The commission has been tentatively scheduled to meet next on December 21.
A Long History
The project now known as Kona Vistas started out more than 40 years ago, when a Japanese-owned company, Gamlon Corp., petitioned the state Land Use Commission to place around 175 acres of land then in the state Agricultural District into the Urban District. The LUC approved a two-phase redistricting process, with the second phase, of around 50 acres, to be redistricted only after a showing that infrastructure improvements had been made for the first increment. That first increment was to include about half of the single-family lots and all of the area where multi-family units were proposed.

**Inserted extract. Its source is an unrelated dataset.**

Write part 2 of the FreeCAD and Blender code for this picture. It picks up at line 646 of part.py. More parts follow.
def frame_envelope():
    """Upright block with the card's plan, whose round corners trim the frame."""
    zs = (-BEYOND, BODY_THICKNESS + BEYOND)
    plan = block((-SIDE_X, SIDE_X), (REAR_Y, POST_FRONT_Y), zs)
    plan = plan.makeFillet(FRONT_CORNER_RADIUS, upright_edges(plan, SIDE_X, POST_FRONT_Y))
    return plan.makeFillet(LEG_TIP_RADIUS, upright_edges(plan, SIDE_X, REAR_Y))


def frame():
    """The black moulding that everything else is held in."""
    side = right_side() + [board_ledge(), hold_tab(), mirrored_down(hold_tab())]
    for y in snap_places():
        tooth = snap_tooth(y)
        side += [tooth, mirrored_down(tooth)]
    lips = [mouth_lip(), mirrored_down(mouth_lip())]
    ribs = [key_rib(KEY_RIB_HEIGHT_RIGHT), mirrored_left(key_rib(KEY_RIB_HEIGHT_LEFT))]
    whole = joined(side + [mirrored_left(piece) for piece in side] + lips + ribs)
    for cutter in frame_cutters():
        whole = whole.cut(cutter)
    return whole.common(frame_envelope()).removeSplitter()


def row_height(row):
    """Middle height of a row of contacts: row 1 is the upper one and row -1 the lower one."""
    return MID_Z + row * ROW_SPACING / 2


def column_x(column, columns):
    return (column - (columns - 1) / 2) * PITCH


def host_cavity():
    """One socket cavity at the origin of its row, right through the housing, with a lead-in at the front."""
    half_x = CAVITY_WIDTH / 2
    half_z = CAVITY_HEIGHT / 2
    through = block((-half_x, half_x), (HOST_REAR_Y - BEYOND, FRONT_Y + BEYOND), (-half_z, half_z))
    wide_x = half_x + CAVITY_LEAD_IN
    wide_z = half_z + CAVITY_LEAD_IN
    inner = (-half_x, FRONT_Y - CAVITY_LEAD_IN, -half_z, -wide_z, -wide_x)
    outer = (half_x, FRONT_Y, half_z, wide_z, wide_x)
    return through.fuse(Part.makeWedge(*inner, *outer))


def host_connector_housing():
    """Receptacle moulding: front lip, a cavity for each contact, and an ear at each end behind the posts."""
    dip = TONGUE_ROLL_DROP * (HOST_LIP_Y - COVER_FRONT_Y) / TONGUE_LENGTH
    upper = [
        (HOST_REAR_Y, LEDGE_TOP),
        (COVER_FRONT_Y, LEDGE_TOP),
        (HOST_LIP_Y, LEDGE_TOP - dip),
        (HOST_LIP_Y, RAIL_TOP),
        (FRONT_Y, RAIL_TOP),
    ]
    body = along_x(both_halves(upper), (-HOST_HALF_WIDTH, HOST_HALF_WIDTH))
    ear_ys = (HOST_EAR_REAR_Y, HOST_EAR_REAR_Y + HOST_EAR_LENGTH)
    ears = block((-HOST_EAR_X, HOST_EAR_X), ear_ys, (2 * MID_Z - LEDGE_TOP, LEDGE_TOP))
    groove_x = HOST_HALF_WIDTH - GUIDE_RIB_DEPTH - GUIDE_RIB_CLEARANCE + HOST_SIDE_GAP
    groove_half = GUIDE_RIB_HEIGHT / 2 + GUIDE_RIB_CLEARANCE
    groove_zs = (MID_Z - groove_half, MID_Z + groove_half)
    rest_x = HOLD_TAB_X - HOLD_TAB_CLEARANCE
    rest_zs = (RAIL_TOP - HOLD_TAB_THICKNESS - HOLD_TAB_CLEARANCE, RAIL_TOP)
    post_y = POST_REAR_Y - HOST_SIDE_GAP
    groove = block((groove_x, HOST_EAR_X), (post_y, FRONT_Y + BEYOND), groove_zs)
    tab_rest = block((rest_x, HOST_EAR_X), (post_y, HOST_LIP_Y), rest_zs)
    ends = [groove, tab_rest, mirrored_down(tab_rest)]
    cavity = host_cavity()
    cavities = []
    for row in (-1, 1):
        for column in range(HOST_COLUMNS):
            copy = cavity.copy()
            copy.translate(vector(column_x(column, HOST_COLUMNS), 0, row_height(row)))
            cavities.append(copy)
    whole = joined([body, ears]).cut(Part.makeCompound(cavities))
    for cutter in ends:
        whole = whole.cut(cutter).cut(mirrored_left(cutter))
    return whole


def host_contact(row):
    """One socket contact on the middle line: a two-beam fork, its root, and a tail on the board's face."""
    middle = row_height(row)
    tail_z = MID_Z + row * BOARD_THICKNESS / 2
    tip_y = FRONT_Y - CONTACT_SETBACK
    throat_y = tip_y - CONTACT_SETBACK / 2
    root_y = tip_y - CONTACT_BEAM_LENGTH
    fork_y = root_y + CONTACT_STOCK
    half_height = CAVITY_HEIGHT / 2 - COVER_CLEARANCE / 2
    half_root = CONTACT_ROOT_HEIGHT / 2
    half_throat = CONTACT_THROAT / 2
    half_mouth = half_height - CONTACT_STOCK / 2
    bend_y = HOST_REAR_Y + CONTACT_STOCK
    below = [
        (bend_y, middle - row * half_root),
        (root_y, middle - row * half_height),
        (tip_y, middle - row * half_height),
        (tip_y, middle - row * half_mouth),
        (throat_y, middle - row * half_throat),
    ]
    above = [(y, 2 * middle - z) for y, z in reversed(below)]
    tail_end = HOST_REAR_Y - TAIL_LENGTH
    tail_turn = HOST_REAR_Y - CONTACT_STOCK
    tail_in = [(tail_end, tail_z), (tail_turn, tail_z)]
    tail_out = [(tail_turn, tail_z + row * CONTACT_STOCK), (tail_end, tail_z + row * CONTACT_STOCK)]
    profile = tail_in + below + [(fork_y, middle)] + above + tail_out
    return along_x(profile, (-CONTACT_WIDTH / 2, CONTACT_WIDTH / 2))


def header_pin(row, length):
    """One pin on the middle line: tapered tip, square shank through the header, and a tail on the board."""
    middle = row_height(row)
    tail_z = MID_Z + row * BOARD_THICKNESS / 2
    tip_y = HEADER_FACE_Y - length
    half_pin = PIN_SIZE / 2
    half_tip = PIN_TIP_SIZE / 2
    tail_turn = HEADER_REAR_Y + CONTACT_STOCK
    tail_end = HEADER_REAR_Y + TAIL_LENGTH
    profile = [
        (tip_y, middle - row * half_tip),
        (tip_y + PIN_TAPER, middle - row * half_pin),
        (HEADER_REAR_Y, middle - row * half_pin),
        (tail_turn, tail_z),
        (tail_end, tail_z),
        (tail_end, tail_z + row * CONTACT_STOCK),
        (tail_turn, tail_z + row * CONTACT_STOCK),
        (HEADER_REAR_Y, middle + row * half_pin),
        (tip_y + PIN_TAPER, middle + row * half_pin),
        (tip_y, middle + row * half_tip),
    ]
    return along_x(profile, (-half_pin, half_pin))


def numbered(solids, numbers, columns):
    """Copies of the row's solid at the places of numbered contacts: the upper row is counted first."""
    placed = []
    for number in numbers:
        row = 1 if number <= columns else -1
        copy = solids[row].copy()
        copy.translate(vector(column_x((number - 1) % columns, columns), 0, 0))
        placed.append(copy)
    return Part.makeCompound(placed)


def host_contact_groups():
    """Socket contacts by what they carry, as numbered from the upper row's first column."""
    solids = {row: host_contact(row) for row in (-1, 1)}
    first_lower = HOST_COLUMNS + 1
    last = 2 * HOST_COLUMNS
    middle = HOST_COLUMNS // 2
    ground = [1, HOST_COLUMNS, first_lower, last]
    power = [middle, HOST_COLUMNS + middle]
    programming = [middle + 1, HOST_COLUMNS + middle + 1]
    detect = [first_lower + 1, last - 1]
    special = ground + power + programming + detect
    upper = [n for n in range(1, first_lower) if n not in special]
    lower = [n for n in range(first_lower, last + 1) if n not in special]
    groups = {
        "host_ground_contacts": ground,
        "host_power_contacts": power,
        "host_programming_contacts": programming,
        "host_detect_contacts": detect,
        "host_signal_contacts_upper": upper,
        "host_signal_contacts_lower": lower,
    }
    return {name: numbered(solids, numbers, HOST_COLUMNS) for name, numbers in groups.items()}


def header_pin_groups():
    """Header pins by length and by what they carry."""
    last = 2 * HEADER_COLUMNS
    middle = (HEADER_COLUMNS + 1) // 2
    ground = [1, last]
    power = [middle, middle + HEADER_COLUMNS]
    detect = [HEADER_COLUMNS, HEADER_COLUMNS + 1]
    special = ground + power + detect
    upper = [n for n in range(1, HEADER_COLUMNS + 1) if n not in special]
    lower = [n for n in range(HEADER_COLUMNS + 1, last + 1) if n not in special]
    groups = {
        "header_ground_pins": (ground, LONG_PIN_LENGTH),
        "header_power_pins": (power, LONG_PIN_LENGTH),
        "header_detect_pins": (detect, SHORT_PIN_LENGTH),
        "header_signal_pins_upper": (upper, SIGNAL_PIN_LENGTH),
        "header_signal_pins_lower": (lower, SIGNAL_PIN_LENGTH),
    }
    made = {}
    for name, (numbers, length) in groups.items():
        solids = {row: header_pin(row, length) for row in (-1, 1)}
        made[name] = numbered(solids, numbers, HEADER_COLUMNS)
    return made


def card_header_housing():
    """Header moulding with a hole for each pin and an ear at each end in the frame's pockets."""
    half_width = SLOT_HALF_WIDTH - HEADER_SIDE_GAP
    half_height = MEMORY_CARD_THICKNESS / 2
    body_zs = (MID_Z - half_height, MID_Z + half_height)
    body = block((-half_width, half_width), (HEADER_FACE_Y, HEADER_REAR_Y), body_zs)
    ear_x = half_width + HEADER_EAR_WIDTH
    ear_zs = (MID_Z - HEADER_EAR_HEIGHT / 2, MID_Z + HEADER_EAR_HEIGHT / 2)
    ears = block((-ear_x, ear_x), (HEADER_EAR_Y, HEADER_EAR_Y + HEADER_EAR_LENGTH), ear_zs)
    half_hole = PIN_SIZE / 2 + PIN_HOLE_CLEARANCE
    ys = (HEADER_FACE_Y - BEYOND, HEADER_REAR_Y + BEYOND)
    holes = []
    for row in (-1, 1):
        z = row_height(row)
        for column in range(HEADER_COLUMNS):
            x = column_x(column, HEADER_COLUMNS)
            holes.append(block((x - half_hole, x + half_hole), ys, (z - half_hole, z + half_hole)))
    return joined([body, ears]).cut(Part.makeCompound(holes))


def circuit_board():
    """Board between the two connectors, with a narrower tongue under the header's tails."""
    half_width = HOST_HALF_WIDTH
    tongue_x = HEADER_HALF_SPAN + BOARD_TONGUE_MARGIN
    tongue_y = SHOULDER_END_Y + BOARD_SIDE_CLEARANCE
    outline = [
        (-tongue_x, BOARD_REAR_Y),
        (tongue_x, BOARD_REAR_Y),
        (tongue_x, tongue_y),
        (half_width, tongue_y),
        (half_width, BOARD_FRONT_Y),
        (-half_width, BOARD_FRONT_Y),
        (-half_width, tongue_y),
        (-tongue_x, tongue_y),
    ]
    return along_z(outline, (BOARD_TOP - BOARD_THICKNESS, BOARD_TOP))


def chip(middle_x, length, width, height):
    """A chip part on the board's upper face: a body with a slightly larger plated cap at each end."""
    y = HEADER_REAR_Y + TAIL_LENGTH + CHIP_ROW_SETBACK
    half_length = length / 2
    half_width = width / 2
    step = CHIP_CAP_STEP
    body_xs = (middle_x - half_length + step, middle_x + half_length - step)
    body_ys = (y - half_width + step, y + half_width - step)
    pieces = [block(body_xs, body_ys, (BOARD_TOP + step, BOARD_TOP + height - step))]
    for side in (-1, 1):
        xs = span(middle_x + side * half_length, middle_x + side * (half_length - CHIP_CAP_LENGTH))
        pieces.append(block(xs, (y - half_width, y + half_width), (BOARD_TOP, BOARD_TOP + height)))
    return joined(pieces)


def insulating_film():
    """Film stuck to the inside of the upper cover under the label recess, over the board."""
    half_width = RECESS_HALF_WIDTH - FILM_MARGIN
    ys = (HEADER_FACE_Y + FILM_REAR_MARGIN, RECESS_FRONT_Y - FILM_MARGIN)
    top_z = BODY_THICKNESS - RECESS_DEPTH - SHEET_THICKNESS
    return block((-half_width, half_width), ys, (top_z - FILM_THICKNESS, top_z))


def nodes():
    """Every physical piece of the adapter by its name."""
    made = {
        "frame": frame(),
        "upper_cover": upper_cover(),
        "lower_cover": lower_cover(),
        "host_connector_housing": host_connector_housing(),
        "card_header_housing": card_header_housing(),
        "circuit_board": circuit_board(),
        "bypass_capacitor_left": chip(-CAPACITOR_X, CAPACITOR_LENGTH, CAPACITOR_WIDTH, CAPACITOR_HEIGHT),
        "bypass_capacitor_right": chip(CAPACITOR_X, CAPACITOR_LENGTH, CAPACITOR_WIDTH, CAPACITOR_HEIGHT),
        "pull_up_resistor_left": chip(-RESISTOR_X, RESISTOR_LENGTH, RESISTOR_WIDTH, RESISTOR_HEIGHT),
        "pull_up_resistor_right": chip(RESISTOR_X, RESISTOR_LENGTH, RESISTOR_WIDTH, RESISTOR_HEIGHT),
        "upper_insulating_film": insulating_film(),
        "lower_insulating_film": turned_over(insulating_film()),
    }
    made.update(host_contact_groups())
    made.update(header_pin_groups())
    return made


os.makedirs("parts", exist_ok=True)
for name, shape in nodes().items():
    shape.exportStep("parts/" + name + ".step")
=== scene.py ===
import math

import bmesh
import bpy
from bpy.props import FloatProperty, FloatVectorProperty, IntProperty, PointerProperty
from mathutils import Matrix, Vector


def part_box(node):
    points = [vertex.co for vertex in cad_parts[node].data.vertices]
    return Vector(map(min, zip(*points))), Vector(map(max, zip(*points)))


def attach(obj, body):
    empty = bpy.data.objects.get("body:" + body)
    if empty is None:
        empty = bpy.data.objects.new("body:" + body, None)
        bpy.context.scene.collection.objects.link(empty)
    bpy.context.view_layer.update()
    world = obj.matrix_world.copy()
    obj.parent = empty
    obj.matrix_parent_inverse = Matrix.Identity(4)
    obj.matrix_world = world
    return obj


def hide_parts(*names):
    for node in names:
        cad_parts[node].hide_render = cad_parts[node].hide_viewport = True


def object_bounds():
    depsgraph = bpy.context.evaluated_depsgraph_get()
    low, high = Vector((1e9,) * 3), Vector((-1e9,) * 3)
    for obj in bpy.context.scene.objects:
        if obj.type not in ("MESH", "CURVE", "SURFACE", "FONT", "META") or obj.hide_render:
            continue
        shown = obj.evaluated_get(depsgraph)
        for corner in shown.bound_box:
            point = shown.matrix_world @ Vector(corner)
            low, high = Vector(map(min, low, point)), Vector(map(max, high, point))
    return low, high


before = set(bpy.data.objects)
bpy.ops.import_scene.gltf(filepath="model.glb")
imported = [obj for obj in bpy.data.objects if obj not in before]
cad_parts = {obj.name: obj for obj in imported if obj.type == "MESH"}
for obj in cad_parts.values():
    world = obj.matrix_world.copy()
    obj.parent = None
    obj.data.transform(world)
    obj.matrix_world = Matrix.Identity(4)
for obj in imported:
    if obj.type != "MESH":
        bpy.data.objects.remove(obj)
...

In 1992, Gamlon – which by then had changed its name to Gamrex – asked the LUC to approve redistricting of that second increment. No infrastructure had been extended to the multi-family portion of the first increment. However, Gamrex said it was prevented from doing so until the second increment was developed. The LUC approved, noting in its order, “The water system master plan for the area requires [Gamrex] to develop the water system and other improvements within Increment II prior to the development of infrastructure improvements in the multi-family residential areas within Increment I.”
In 2006, Gamrex conveyed roughly half of its interest in the entire property to Kona Vistas, LLC, a Delaware entity whose three members were Chase Berkeley, based in Austin, Texas, a company called BIMAC, and Gamrex itself. To the LUC, this was not described as a change in ownership – which, under the redistricting order, would have required prior approval of the LUC – but rather as a name change. Court records indicate that Gamrex’s share was 49 percent.

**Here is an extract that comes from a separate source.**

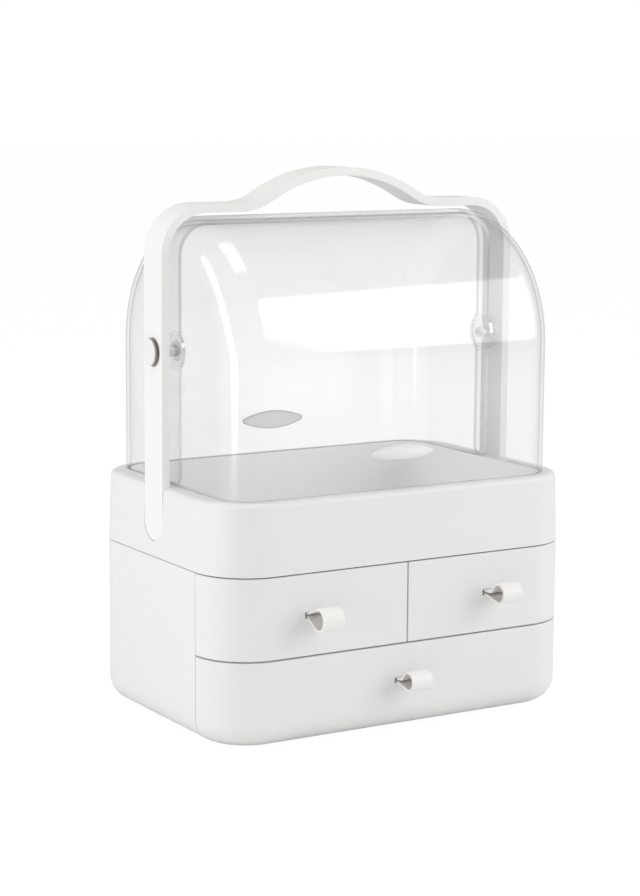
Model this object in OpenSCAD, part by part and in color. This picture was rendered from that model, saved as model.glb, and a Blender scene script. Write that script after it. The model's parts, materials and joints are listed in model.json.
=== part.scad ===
// Dustproof makeup organizer: a drawer cabinet, an open tray under a clear two-piece dome, and a
// carrying handle that straddles the dome. Millimetres. X runs right, Y back, Z up.
// The origin is on the resting surface, under the middle of the closed box with its pulls.

/* [Body] */
// Width of the cabinet and tray
body_w = 298; // [284:1:320]
// Depth from the drawer faces to the back
body_d = 204; // [198:1:216]
// Plan radius of the four upright corners
corner_r = 40; // [37:1:43]
// Radius along the bottom edge
base_r = 17; // [14:1:18]
// Gap under the cabinet that the feet leave
foot_lift = 1.2; // [0.8:0.1:1.6]
// Wall thickness of the cabinet and the drawer fronts
wall = 3; // [2.8:0.1:3.2]

/* [Heights] */
// Seam between the wide drawer and the two small ones
low_seam_z = 63.5; // [60:0.5:66]
// Seam between the small drawers and the tray
top_seam_z = 122; // [118:0.5:126]
// Rim of the tray, where the dome stands
rim_z = 173; // [170:0.5:177]
// Axis that the front cover turns about
pivot_z = 268; // [265:0.5:272]

/* [Dome] */
// How far the pivot axis sits behind the middle of the cabinet
pivot_y = 2; // [0:0.5:3]
// Radius of the arch, and half the depth of the dome
dome_r = 94; // [92:0.5:94]
// Plan radius of the dome's corners
dome_corner_r = 26; // [24:0.5:28]
// Thickness of the clear covers
cover_t = 2.5; // [2:0.1:2.8]
// Gap between the front cover and the rear cover nested in it
cover_gap = 0.5; // [0.4:0.1:0.8]
// How far each cover reaches past the pivot axis
cover_lap = 9; // [7:0.5:9.5]

/* [Handle] */
// Width of the handle strap
strap_w = 27; // [24:0.5:28]
// Thickness of the handle strap
strap_t = 6; // [5.5:0.1:6.5]
// How far the legs sit in from the width of the body
leg_inset = 1.1; // [0.8:0.1:1.4]
// Outside radius of the handle's shoulders
shoulder_r = 35; // [32:1:38]
// Height of the wave above the flat of the handle
grip_rise = 24; // [20:0.5:28]
// Half the length of the wave
grip_half = 84; // [80:1:88]
// Outside radius of the crown of the wave
crown_r = 118; // [110:1:122]

/* [Drawers] */
// Gap between neighbouring drawer fronts
front_gap = 1; // [0.8:0.1:1.2]
// Wall thickness of the drawer boxes
box_t = 2; // [1.8:0.1:2.4]
// Width of the pull straps
pull_w = 16.8; // [16:0.1:18]
// How far the longest pull loop stands out of the fronts
pull_reach = 24; // [22:0.5:25]

/* [Hidden] */
$fn = 96;
eps = 0.01;
big = 500;

// The modules put Y = 0 at mid depth of the cabinet, so everything moves back by half the reach
// of the pulls at the end.
frame_y = pull_reach / 2;

// Colours
white_body = [0.93, 0.93, 0.93];
white_drawer = [0.90, 0.91, 0.92];
clear_grey = [0.78, 0.82, 0.86, 0.35];
strap_white = [0.95, 0.95, 0.94];
dark = [0.16, 0.16, 0.17];
steel = [0.66, 0.67, 0.69];
badge_grey = [0.55, 0.56, 0.58];

// Cabinet: the fronts wrap the corners up to this plane
face_y = -body_d / 2;
back_y = body_d / 2;
wrap_y = face_y + corner_r;
slide_gap = 0.8;
deck_t = 3;
deck_z = top_seam_z - deck_t;
shelf_t = 2.5;
shelf_z = low_seam_z - shelf_t / 2;
divider_t = 2.5;
inner_w = body_w - 2 * wall;
inner_d = body_d - 2 * wall;
inner_r = corner_r - wall;
floor_z = foot_lift + wall;
edge_r = 0.8;
shell_edge_r = 0.4;
cleat = 3;
stop_h = 2.2;
stop_t = 3;
stop_w = 30;
stop_y = wrap_y + 2;

// Feet
foot_r = 8;
foot_edge_r = 0.6;
foot_sink = 1.6;
foot_inset = 41;
foot_x = body_w / 2 - foot_inset;
foot_back = 14;
foot_front_y = wrap_y + foot_back;
foot_rear_inset = 40;
foot_rear_y = back_y - foot_rear_inset;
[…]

In a 2014 report to the LUC, covering the previous eight years, planning consultant Sidney Fuke referred to challenges brought about by changes in ownership. Although he said the report was to “cover all activities” to date, he omitted any mention of a lawsuit that Gamrex brought against its partners involving the unauthorized transfer of about 50 single-family lots to a Texas business. The outcome was a mediated settlement, with Kona Vistas regaining title to the properties.
By the time the LUC received the next nominally annual report in 2016, the property had changed hands once more – again, with no advance notice to the commission. Kona Three now held title.
Signing off on the report was Richard Wheelock, a real estate agent and one of three members of Kona Three. The others are OIP, LLC, and RJL, LLC. OIP is managed by Orchid Isle Properties Profit Sharing Plan, whose sole member is Robert Williams, a Hilo real estate agent. The three members of RJL are Hilo businessman Roland Higashi, his wife, Janice, and his daughter, Laurie, a real estate agent.
Since then, the company has been working with the Planning Department to develop a new, denser design for the area. Following the publication of a 2021 environmental assessment, the Planning Department appears to have been satisfied with Kona Three’s proposal.
But, 40 years and counting from the original approvals for the project, whether other authorities go along with the plan remains an open question. The surrounding community has already weighed in, voicing its strong disapproval in comments on the environmental assessment and at numerous public meetings.